--- begin ---

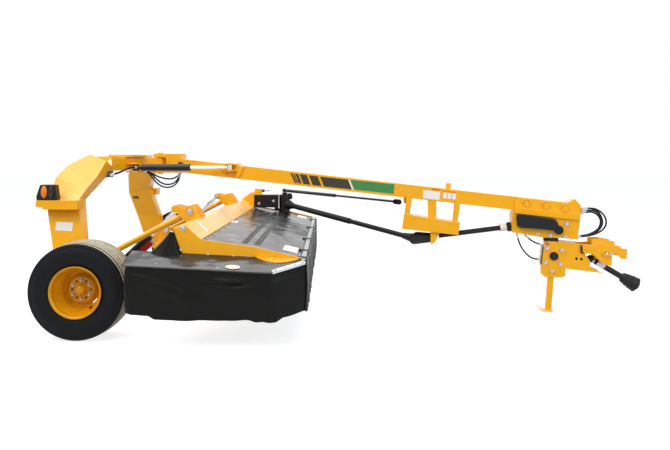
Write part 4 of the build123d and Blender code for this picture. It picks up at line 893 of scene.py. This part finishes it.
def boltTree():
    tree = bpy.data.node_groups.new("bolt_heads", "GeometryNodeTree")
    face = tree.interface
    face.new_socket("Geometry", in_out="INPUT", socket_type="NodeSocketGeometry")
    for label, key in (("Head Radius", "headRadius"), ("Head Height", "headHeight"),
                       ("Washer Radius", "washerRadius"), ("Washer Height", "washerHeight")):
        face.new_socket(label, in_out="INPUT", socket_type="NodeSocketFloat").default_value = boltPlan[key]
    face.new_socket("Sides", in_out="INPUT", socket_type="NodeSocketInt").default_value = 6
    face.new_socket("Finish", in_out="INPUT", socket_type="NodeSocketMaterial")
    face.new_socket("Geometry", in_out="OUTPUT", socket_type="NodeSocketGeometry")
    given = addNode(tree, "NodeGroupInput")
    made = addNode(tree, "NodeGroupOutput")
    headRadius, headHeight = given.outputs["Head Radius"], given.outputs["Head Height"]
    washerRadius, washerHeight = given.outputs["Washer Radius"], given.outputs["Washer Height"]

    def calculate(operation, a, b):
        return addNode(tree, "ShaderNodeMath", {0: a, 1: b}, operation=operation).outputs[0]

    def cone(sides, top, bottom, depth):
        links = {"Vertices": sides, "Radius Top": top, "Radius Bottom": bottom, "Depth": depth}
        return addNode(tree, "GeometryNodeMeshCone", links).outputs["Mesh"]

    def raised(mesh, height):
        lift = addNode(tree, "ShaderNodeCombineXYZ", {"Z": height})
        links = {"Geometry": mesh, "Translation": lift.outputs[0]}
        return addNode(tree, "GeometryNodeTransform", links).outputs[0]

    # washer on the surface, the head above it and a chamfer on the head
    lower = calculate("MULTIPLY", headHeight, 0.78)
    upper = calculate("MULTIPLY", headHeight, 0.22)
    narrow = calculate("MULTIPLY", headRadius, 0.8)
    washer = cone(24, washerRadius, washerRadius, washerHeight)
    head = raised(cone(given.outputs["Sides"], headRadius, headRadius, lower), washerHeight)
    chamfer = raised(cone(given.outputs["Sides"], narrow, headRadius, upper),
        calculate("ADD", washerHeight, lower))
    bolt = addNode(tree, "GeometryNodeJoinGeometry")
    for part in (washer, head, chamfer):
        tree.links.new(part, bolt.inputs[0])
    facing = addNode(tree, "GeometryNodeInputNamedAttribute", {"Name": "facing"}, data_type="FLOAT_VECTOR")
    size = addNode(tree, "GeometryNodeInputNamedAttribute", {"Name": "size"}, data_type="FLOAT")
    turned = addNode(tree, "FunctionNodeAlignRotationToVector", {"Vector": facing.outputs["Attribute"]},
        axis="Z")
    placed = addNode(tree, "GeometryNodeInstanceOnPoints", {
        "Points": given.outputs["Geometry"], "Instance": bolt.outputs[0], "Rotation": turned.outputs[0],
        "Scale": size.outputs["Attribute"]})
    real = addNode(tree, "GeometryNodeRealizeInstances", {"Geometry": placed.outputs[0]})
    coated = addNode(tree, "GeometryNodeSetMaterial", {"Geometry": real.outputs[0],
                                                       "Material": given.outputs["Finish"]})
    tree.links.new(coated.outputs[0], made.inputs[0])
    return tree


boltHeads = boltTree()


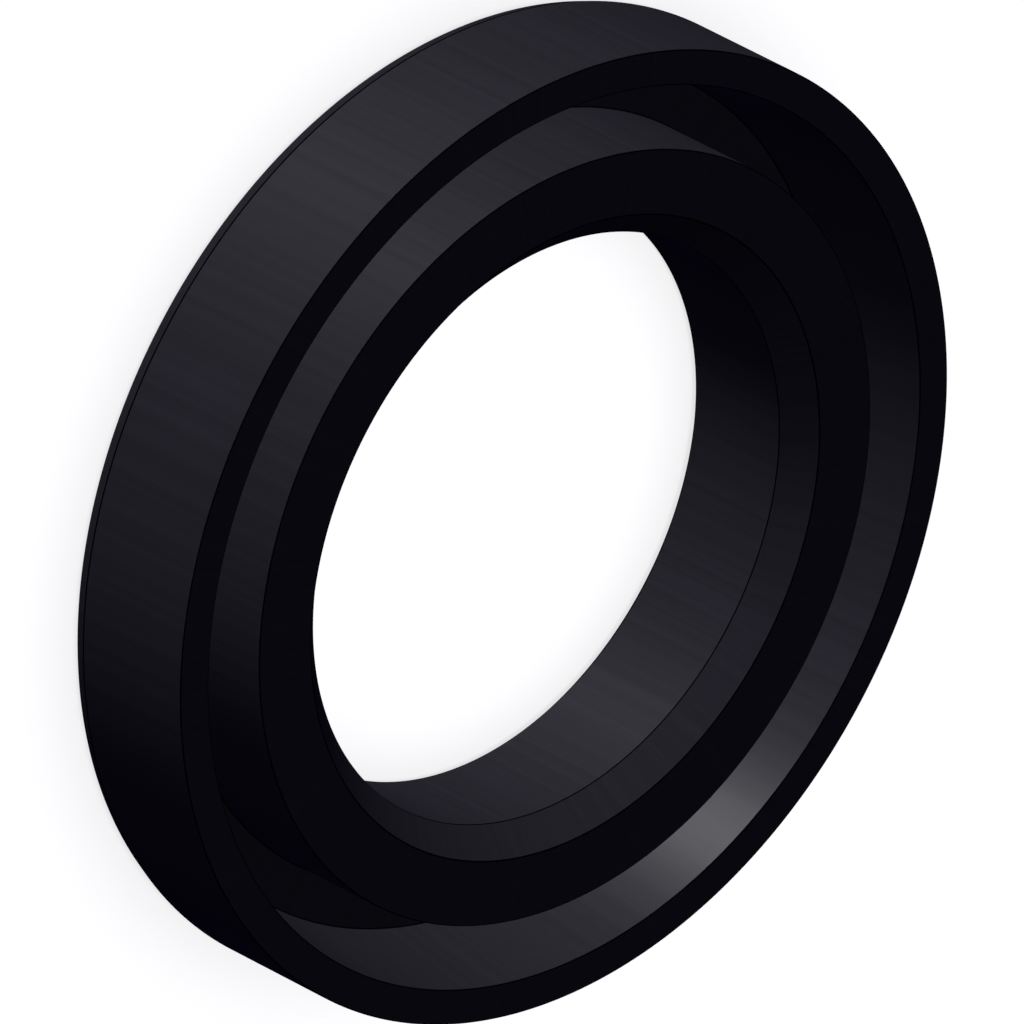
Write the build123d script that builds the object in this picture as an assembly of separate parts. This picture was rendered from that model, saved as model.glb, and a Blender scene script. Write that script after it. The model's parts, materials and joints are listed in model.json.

--- end ---

_Directions for this task_.
Please quote the records above exactly, without skipping a line.

_Task output_.
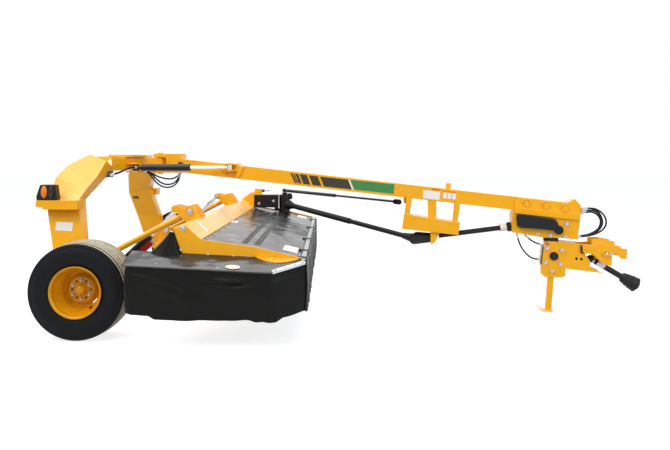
Write part 4 of the build123d and Blender code for this picture. It picks up at line 893 of scene.py. This part finishes it.
def boltTree():
    tree = bpy.data.node_groups.new("bolt_heads", "GeometryNodeTree")
    face = tree.interface
    face.new_socket("Geometry", in_out="INPUT", socket_type="NodeSocketGeometry")
    for label, key in (("Head Radius", "headRadius"), ("Head Height", "headHeight"),
                       ("Washer Radius", "washerRadius"), ("Washer Height", "washerHeight")):
        face.new_socket(label, in_out="INPUT", socket_type="NodeSocketFloat").default_value = boltPlan[key]
    face.new_socket("Sides", in_out="INPUT", socket_type="NodeSocketInt").default_value = 6
    face.new_socket("Finish", in_out="INPUT", socket_type="NodeSocketMaterial")
    face.new_socket("Geometry", in_out="OUTPUT", socket_type="NodeSocketGeometry")
    given = addNode(tree, "NodeGroupInput")
    made = addNode(tree, "NodeGroupOutput")
    headRadius, headHeight = given.outputs["Head Radius"], given.outputs["Head Height"]
    washerRadius, washerHeight = given.outputs["Washer Radius"], given.outputs["Washer Height"]

    def calculate(operation, a, b):
        return addNode(tree, "ShaderNodeMath", {0: a, 1: b}, operation=operation).outputs[0]

    def cone(sides, top, bottom, depth):
        links = {"Vertices": sides, "Radius Top": top, "Radius Bottom": bottom, "Depth": depth}
        return addNode(tree, "GeometryNodeMeshCone", links).outputs["Mesh"]

    def raised(mesh, height):
        lift = addNode(tree, "ShaderNodeCombineXYZ", {"Z": height})
        links = {"Geometry": mesh, "Translation": lift.outputs[0]}
        return addNode(tree, "GeometryNodeTransform", links).outputs[0]

    # washer on the surface, the head above it and a chamfer on the head
    lower = calculate("MULTIPLY", headHeight, 0.78)
    upper = calculate("MULTIPLY", headHeight, 0.22)
    narrow = calculate("MULTIPLY", headRadius, 0.8)
    washer = cone(24, washerRadius, washerRadius, washerHeight)
    head = raised(cone(given.outputs["Sides"], headRadius, headRadius, lower), washerHeight)
    chamfer = raised(cone(given.outputs["Sides"], narrow, headRadius, upper),
        calculate("ADD", washerHeight, lower))
    bolt = addNode(tree, "GeometryNodeJoinGeometry")
    for part in (washer, head, chamfer):
        tree.links.new(part, bolt.inputs[0])
    facing = addNode(tree, "GeometryNodeInputNamedAttribute", {"Name": "facing"}, data_type="FLOAT_VECTOR")
    size = addNode(tree, "GeometryNodeInputNamedAttribute", {"Name": "size"}, data_type="FLOAT")
    turned = addNode(tree, "FunctionNodeAlignRotationToVector", {"Vector": facing.outputs["Attribute"]},
        axis="Z")
    placed = addNode(tree, "GeometryNodeInstanceOnPoints", {
        "Points": given.outputs["Geometry"], "Instance": bolt.outputs[0], "Rotation": turned.outputs[0],
        "Scale": size.outputs["Attribute"]})
    real = addNode(tree, "GeometryNodeRealizeInstances", {"Geometry": placed.outputs[0]})
    coated = addNode(tree, "GeometryNodeSetMaterial", {"Geometry": real.outputs[0],
                                                       "Material": given.outputs["Finish"]})
    tree.links.new(coated.outputs[0], made.inputs[0])
    return tree


boltHeads = boltTree()


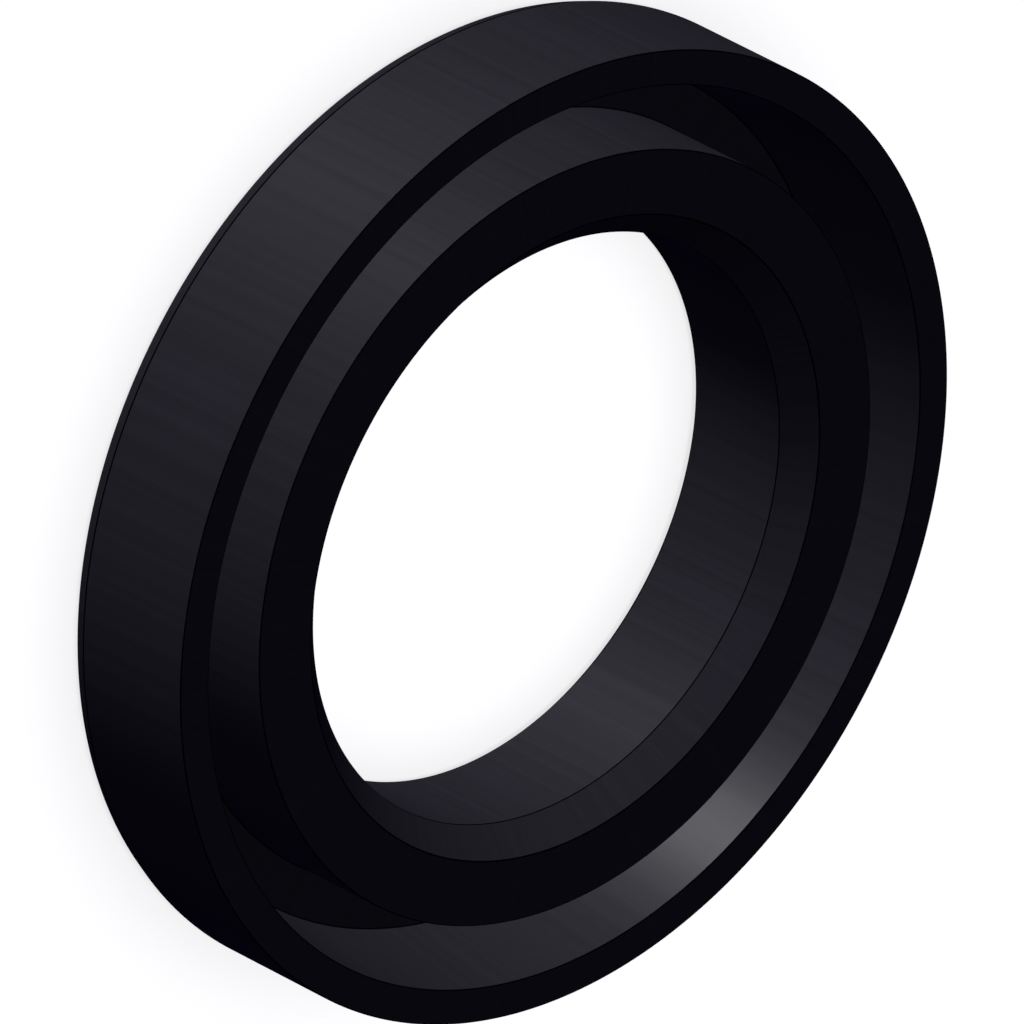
Write the build123d script that builds the object in this picture as an assembly of separate parts. This picture was rendered from that model, saved as model.glb, and a Blender scene script. Write that script after it. The model's parts, materials and joints are listed in model.json.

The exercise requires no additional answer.